The major reasons vocalized, however, were that Faculty legislation in 1990 has already affirmed our commitment to “free speech” and that voting down such an inherently reasonable motion would generate embarrassing news headlines. The clear premise was that the majority intended to vote down the motion because it had arisen in the context of what many of my colleagues and I regard as the widespread censorship of dissent about Israel-Palestine on campus and in the nearby bookstores that are an essential part of the intellectual life of the University.
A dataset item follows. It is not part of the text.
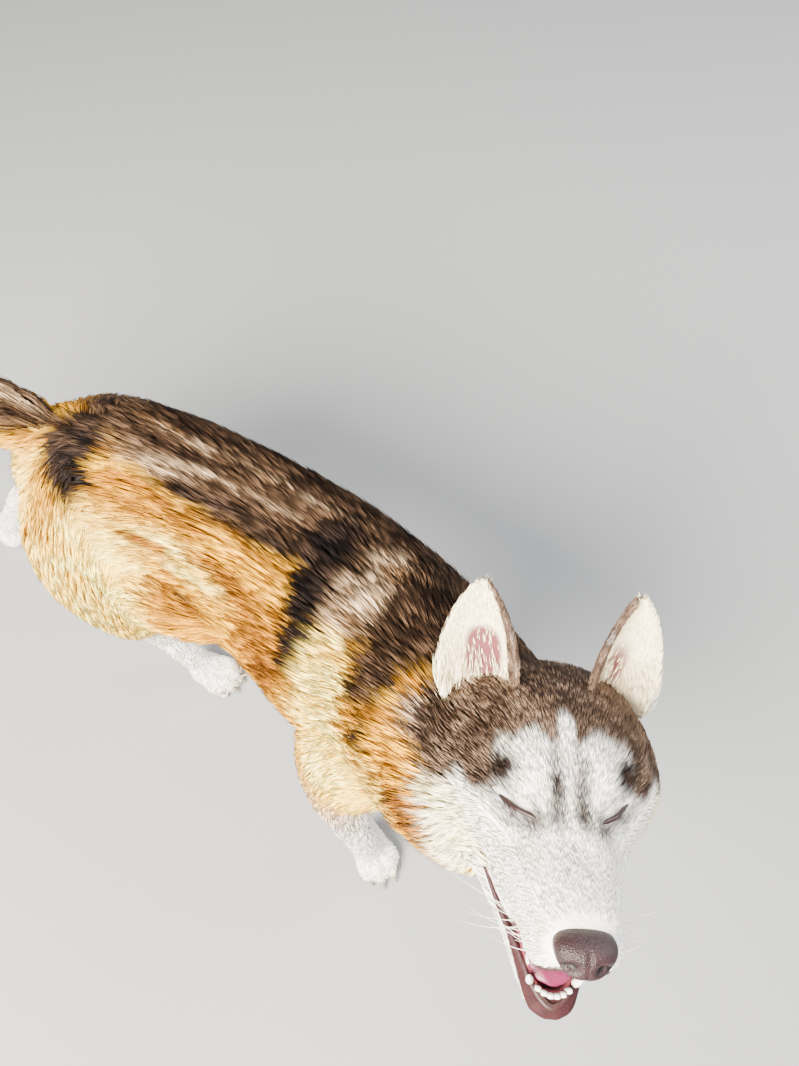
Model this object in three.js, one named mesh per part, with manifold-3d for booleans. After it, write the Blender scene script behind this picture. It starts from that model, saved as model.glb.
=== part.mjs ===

Here Professor Matory captures something of the depredations of life at Harvard for a free spirit such as him:
Members of the Harvard Faculty have been hired and made to feel safe while propagating ideas about the allegedly different mental capacities of different sexes and races, about the alleged virtues of torture, about the alleged innocence of white Americans’ treatment of Native Americans, about our black students’ allegedly being the cause of grade inflation at Harvard, and about the allegedly bestial and masochistic qualities of the Palestinian people. And the exponents of such opinions continue to enjoy free speech and the cooperation of their colleagues. Yet dissenting opinions about Israel-Palestine are confined to back-corridor whispers.
Bill Katz directs our attention to this latest cri de coeur by Professor Matory. Neither of us is quite sure what Profesor Matory is saying, but I get the sense that nobody knows the trouble he's seen.